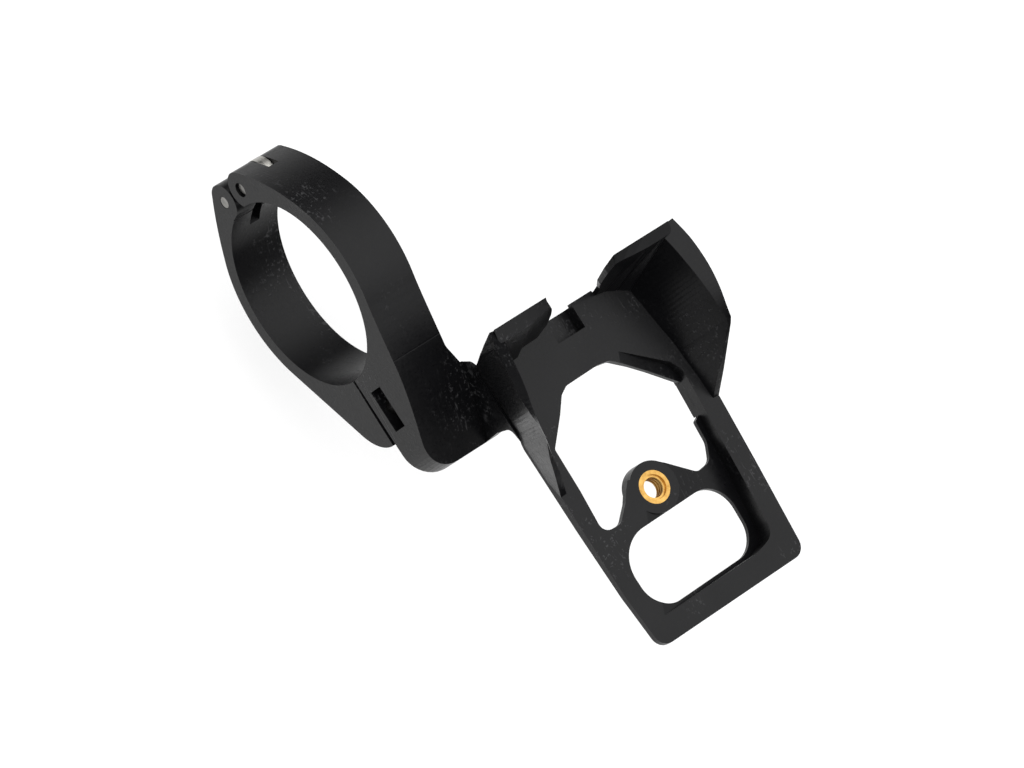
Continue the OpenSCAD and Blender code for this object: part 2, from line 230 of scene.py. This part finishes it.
bevel("arm_frame", 0.00026)
bevel("clamp_jaw", 0.00028)
bevel("hinge_link", 0.00012)
bevel("pin_upper", 0.00015)
bevel("pin_lower", 0.00015)
bevel("clamp_nut", 0.00018)
bevel("clamp_screw", 0.00018)
bevel("threaded_insert", 0.00010)


# ---------------------------------------------------------------- thread of the insert
def thread(name, centre, z0, z1, wall, crest, pitch, mat, body, steps=64):
    """A closed helical ridge standing from the wall of a bore to its crest."""
    half = pitch * 0.36
    turns = (z1 - z0 - 2 * half) / pitch
    count = int(turns * steps)
    verts, faces = [], []
    for i in range(count + 1):
        a = 2 * math.pi * i / steps
        z = z0 + half + pitch * i / steps
        run = min(1.0, i / 12.0, (count - i) / 12.0)
        tip = wall + (crest - wall) * max(run, 0.05)
        for r, dz in ((wall + 0.00002, -half), (tip, -pitch * 0.06), (tip, pitch * 0.06), (wall + 0.00002, half)):
            verts.append((centre[0] + r * math.cos(a), centre[1] + r * math.sin(a), z + dz))
    for i in range(count):
        for j in range(4):
            k = (j + 1) % 4
            faces.append((i * 4 + j, (i + 1) * 4 + j, (i + 1) * 4 + k, i * 4 + k))
    faces.append((0, 1, 2, 3))
    faces.append((count * 4 + 3, count * 4 + 2, count * 4 + 1, count * 4))
    me = bpy.data.meshes.new(name)
    me.from_pydata(verts, [], faces)
    me.validate()
    me.materials.append(mat)
    o = bpy.data.objects.new(name, me)
    bpy.context.scene.collection.objects.link(o)
    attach(o, body)
    return o


ins_lo, ins_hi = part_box("threaded_insert")
ins_c = ((ins_lo[0] + ins_hi[0]) / 2, (ins_lo[1] + ins_hi[1]) / 2)
thread("insert_thread", ins_c, ins_lo[2] + 0.00005, ins_hi[2] - 0.00042, 0.00165, 0.00150, 0.0007, brass, "frame")

# ---------------------------------------------------------------- stage
floor_z = cad_lo[2] - 0.012
mesh = bpy.data.meshes.new("floor")
s = 6.0
mesh.from_pydata([(-s, -s, floor_z), (s, -s, floor_z), (s, s, floor_z), (-s, s, floor_z)], [], [(0, 1, 2, 3)])
floor = bpy.data.objects.new("floor", mesh)
bpy.context.scene.collection.objects.link(floor)
fg = Graph("pale_floor")
fg.feed(fg.bsdf.inputs["Base Color"], fg.ramp(fg.noise(3.0), [(0.0, (0.30, 0.30, 0.30)), (1.0, (0.33, 0.33, 0.33))]))
fg.bsdf.inputs["Roughness"].default_value = 0.9
# lit from within like a light table: even under the object, weaker far away
fx, fy, fz = fg.axes()
fx = fg.math("SUBTRACT", fx, 0.04)
away = fg.math("SQRT", fg.math("ADD", fg.math("MULTIPLY", fx, fx), fg.math("MULTIPLY", fy, fy)))
fg.bsdf.inputs["Emission Color"].default_value = (1.0, 1.0, 1.0, 1)
fg.feed(fg.bsdf.inputs["Emission Strength"], fg.fit(away, 0.13, 0.24, 0.60, 0.10))
fg.mat.cycles.emission_sampling = "NONE"
mesh.materials.append(fg.mat)
floor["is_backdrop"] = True

world = bpy.data.worlds.new("studio")
world.use_nodes = True
bpy.context.scene.world = world
bg = world.node_tree.nodes["Background"]
# a bright ceiling that falls off towards a dark horizon
wn, wl = world.node_tree.nodes, world.node_tree.links
sky = wn.new("ShaderNodeSeparateXYZ")
wl.new(wn.new("ShaderNodeTexCoord").outputs["Generated"], sky.inputs[0])
fall = wn.new("ShaderNodeValToRGB")
stops = fall.color_ramp.elements
stops.new(0.45)
for e, (at, level) in zip(stops, ((0.12, 0.012), (0.45, 0.28), (0.85, 1.0))):
    e.position = at
    e.color = (level, level, level, 1)
wl.new(sky.outputs[2], fall.inputs["Fac"])
wl.new(fall.outputs["Color"], bg.inputs["Color"])
bg.inputs["Strength"].default_value = 2.6


def area(name, place, target, size, power, size_y=None):
    d = bpy.data.lights.new(name, "AREA")
    d.shape = "RECTANGLE"
    d.size = size
    d.size_y = size_y or size
    d.energy = power
    o = bpy.data.objects.new(name, d)
    o.location = place
    o.rotation_mode = "QUATERNION"
    o.rotation_quaternion = (Vector(target) - Vector(place)).to_track_quat("-Z", "Y")
    bpy.context.scene.collection.objects.link(o)
    return o


area("key", (-0.35, -0.25, 0.75), (0.03, 0.02, 0.0), 0.6, 1.2)
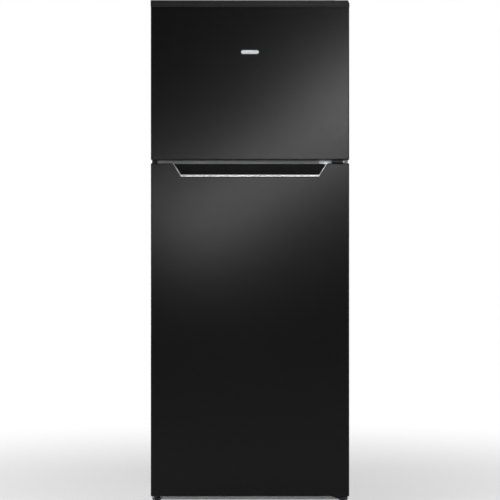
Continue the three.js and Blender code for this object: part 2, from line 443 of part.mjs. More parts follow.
// ================================================================ doors
// Plan outline of a door, drawn in from its outside by d: rounded at the front, chamfered at the back.
function outline(d, half = DOOR_HALF) {
  const x = half - d, y0 = DOOR_FRONT + d, y1 = DOOR_BACK - d, r = SHOULDER - Math.min(d, 3), c = 8 - 0.4 * d;
  const right = [];
  for (let i = 0; i <= 4; i++) { const t = (-90 + (90 * i) / 4) * Math.PI / 180; right.push([x - r + r * Math.cos(t), y0 + r + r * Math.sin(t)]); }
  right.push([x, y1 - c], [x - c, y1]);
  return [...right, ...mirrorX(right)];
}
const skinWrap = (z0, z1) => cut(prism('z', outline(0), z0, z1), prism('z', outline(SHEET), z0 - 1, z1 + 1), box(-322, 322, -292, -280, z0 - 1, z1 + 1));
function doorLiner(z0, z1, d0, d1) {
  // Flange plate, and a hollow raised frame that reaches into the compartment from d0 to d1 high.
  let l = box(-321.6, 321.6, -289, DOOR_BACK, z0, z1);
  l = l.add(cut(box(-290, 290, -288, -255, d0, d1), box(-272, 272, -287, -250, d0 + 18, d1 - 18)));
  l = cut(l, cut(box(-287.5, 287.5, -290, -257.5, d0 + 2.5, d1 - 2.5), box(-274.5, 274.5, -292, -255, d0 + 15.5, d1 - 15.5)));
  // Nothing crosses the channel, so a strip of the plate bridges it behind each corner.
  return add(l, box(-288, 288, -289, DOOR_BACK, (d0 + d1) / 2 - 12, (d0 + d1) / 2 + 12), box(-12, 12, -289, DOOR_BACK, d0 + 1, d1 - 1));
}
const gasket = (z0, z1) => cut(box(-319, 319, -286.7, -277.3, z0, z1), box(-301, 301, -288, -276, z0 + 18, z1 - 18));
function doorBin(z0, z1, back, drop = 0) {
  // Open tray: the wall towards the room inside is lower by drop.
  let b = cut(prism('z', rounded(-269.5, 269.5, -286.6, back, 8, 2), z0, z1), prism('z', rounded(-267, 267, -284, back - 2.5, 6, 2), z0 + 2.5, z1 + 1));
  if (drop) b = cut(b, box(-255, 255, back - 12, back + 1, z1 - drop, z1 + 1));
  return b;
}
const boss = (z0, z1) => cyl('z', PIN_X, PIN_Y, 10, z0, z1, 20);
const bore = (z0, z1) => cyl('z', PIN_X, PIN_Y, BORE_R, z0, z1, 16);

// ---- freezer door
place(freezerDoor, 'freezer_door_skin', skinWrap(GAP_TOP + 2.5, 1749), M.doorSteel);
{
  // Top cap: a shallow tub, lowered at the hinge corner.
  const low = CAB_TOP - 0.5, corner = add(box(285, 352, -352, -280, low, 1780), cyl('z', PIN_X, PIN_Y, 37.2, low, 1780, 48));
  let c = cut(prism('z', outline(0, CAP_HALF), 1749.3, DOOR_TOP), cut(corner, box(270, 302, -352, PIN_Y, low - 1, 1790).subtract(cyl('z', PIN_X, PIN_Y, 37.2, low - 2, 1795, 48))));
  c = cut(c, prism('z', outline(3, CAP_HALF), 1749, low - 2.5), cut(prism('z', outline(3, CAP_HALF), 1749, DOOR_TOP - 2.6), box(281, 352, -352, -280, 1740, 1780)));
  place(freezerDoor, 'freezer_door_top_cap', cut(add(c, boss(1749.5, low - 1)), bore(1751, DOOR_TOP + 1)), M.blackPlastic);
}
{
  // Bottom cap with the hinge bush and a finger recess in the middle of its underside.
  let c = add(prism('z', outline(0), GAP_TOP, GAP_TOP + 2.2), boss(GAP_TOP + 1, 1240), box(-53, 53, -344.5, -316, GAP_TOP + 1, 1231));
  c = cut(c, bore(GAP_TOP - 1, 1236), box(-50, 50, -342, -319, GAP_TOP - 1, 1228.5));
  place(freezerDoor, 'freezer_door_bottom_cap', c, M.blackPlastic);
}
place(freezerDoor, 'freezer_door_liner', doorLiner(1216, 1748, FRZ_LOW + 5, FRZ_HIGH - 5), M.whiteLiner);
{
  let f = prism('z', outline(1.4), 1215, 1748.6);
  f = cut(f, box(-360, 360, -289.4, -280, 1200, 1760), cyl('z', PIN_X, PIN_Y, 10.6, 1200, 1240.6, 20), box(-53.6, 53.6, -349, -315.4, 1200, 1231.6));
  place(freezerDoor, 'freezer_door_foam', f, M.foam);
}
place(freezerDoor, 'freezer_gasket', gasket(1223.5, 1727), M.gasket);
place(freezerDoor, 'freezer_bin_upper', doorBin(1482, 1570, -196), M.clear);
place(freezerDoor, 'freezer_bin_lower', doorBin(1270, 1372, -196), M.clear);
place(freezerDoor, 'badge', prism('y', rounded(-31, 31, 1583, 1597, 6.8, 4), -350, -349.2), M.chrome);

// ---- fridge door
const slope = (PULL_TOP_HALF - PULL_LOW_HALF) / (GAP_LOW - PULL_LOW_Z);
const pull = (z0, z1, d = 0) => { const h = (z) => PULL_LOW_HALF + (z - PULL_LOW_Z) * slope - d; return [[-h(z0), z0], [h(z0), z0], [h(z1), z1], [-h(z1), z1]]; };
place(fridgeDoor, 'fridge_door_skin', cut(skinWrap(DOOR_LOW + 2.5, GAP_LOW - 2.7), prism('y', pull(PULL_LOW_Z, 1202), -352, -340)), M.doorSteel);
{
  // Top cap and pull in one moulding: lid, hinge bush, and a scoop that drops behind the lower lip.
  let c = prism('z', outline(0), GAP_LOW - 2.4, GAP_LOW);
  c = add(c, boss(1172, GAP_LOW - 1), prism('y', pull(1118, GAP_LOW - 1, -2.6), -347.6, -314.5));
  c = cut(c, bore(1175, 1202), prism('y', pull(PULL_LOW_Z, 1202), -352, -317), prism('y', pull(1121, 1151), -343.4, -317));
  place(fridgeDoor, 'fridge_door_top_cap', c, M.blackPlastic);
}
{
  const h = (z) => PULL_LOW_HALF - 0.35 + (z - PULL_LOW_Z) * slope;
  const z0 = PULL_LOW_Z + 0.3, z1 = GAP_LOW - 0.2, zb = 1160, w = 5.5;
  place(fridgeDoor, 'handle_trim', prism('y', [[-h(z1), z1], [-h(z0), z0], [h(z0), z0], [h(z1), z1], [h(z1) - w, z1], [h(zb) - w, zb], [-h(zb) + w, zb], [-h(z1) + w, z1]], -348.8, -344), M.chrome);
}
{
  let c = add(prism('z', outline(0), DOOR_LOW, DOOR_LOW + 2.2), boss(DOOR_LOW + 1, 56));
  place(fridgeDoor, 'fridge_door_bottom_cap', cut(c, bore(DOOR_LOW - 1, 52)), M.blackPlastic);
}
place(fridgeDoor, 'fridge_door_liner', doorLiner(31, 1194, FRG_LOW + 5, FRG_HIGH - 4), M.whiteLiner);
{
  let f = prism('z', outline(1.4), 30.4, 1195.6);
  f = cut(f, box(-360, 360, -289.4, -280, 0, 1260), cyl('z', PIN_X, PIN_Y, 10.6, 1171.4, 1200, 20), cyl('z', PIN_X, PIN_Y, 10.6, 20, 56.6, 20), prism('y', pull(1117.4, 1202, -3.4), -352, -313.9));
  place(fridgeDoor, 'fridge_door_foam', f, M.foam);
}
place(fridgeDoor, 'fridge_gasket', gasket(72, 1187), M.gasket);
place(fridgeDoor, 'door_bin_upper', doorBin(870, 954, -192), M.clear);
place(fridgeDoor, 'door_bin_lower', doorBin(540, 630, -192), M.clear);
place(fridgeDoor, 'bottle_bin', doorBin(122, 252, -172), M.clear);

export default refrigerator;
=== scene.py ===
import bpy
import bmesh
import json
import math
from mathutils import Matrix, Vector

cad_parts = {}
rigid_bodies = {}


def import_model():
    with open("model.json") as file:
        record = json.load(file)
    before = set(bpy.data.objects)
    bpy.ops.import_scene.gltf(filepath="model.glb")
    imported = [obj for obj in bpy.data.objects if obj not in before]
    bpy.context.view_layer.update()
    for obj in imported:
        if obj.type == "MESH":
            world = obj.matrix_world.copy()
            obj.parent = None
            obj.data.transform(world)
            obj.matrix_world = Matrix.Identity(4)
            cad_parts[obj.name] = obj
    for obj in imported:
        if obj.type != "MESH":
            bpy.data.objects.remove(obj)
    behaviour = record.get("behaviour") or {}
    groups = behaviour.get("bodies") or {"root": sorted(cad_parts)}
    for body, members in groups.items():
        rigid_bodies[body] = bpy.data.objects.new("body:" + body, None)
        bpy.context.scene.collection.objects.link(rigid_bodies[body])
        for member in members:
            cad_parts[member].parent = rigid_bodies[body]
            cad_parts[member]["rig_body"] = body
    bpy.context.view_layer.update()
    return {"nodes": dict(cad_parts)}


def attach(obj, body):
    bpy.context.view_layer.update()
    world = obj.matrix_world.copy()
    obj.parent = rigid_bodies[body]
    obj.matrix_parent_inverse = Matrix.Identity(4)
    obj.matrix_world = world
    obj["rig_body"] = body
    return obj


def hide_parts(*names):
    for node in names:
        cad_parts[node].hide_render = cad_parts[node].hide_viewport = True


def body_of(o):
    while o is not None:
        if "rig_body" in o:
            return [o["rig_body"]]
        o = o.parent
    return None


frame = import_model()
NODES = frame["nodes"]

# Every length below is in millimetres in the working frame of the drawing, whose y is 9.5 mm off the row frame.
SY, MM = 9.5, 0.001


def W(x, y, z):
    return Vector((x * MM, (y + SY) * MM, z * MM))


# ------------------------------------------------------------------ materials
def nt_new(name):
    m = bpy.data.materials.new(name)
    m.use_nodes = True
    nt = m.node_tree
    for n in list(nt.nodes):
        nt.nodes.remove(n)
    out = nt.nodes.new("ShaderNodeOutputMaterial")
    bsdf = nt.nodes.new("ShaderNodeBsdfPrincipled")
    nt.links.new(bsdf.outputs["BSDF"], out.inputs["Surface"])
    return m, nt, bsdf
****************
→ Work to complete
Going down the listing above, begin printing at the line with "place(fridgeDoor, 'fridge_gasket', gasket(72, 1187), M.gasket);" and finish with the line with "imported = [obj", exactly as they appear.

→ Completed exercise
place(fridgeDoor, 'fridge_gasket', gasket(72, 1187), M.gasket);
place(fridgeDoor, 'door_bin_upper', doorBin(870, 954, -192), M.clear);
place(fridgeDoor, 'door_bin_lower', doorBin(540, 630, -192), M.clear);
place(fridgeDoor, 'bottle_bin', doorBin(122, 252, -172), M.clear);

export default refrigerator;
=== scene.py ===
import bpy
import bmesh
import json
import math
from mathutils import Matrix, Vector

cad_parts = {}
rigid_bodies = {}


def import_model():
    with open("model.json") as file:
        record = json.load(file)
    before = set(bpy.data.objects)
    bpy.ops.import_scene.gltf(filepath="model.glb")
    imported = [obj for obj in bpy.data.objects if obj not in before]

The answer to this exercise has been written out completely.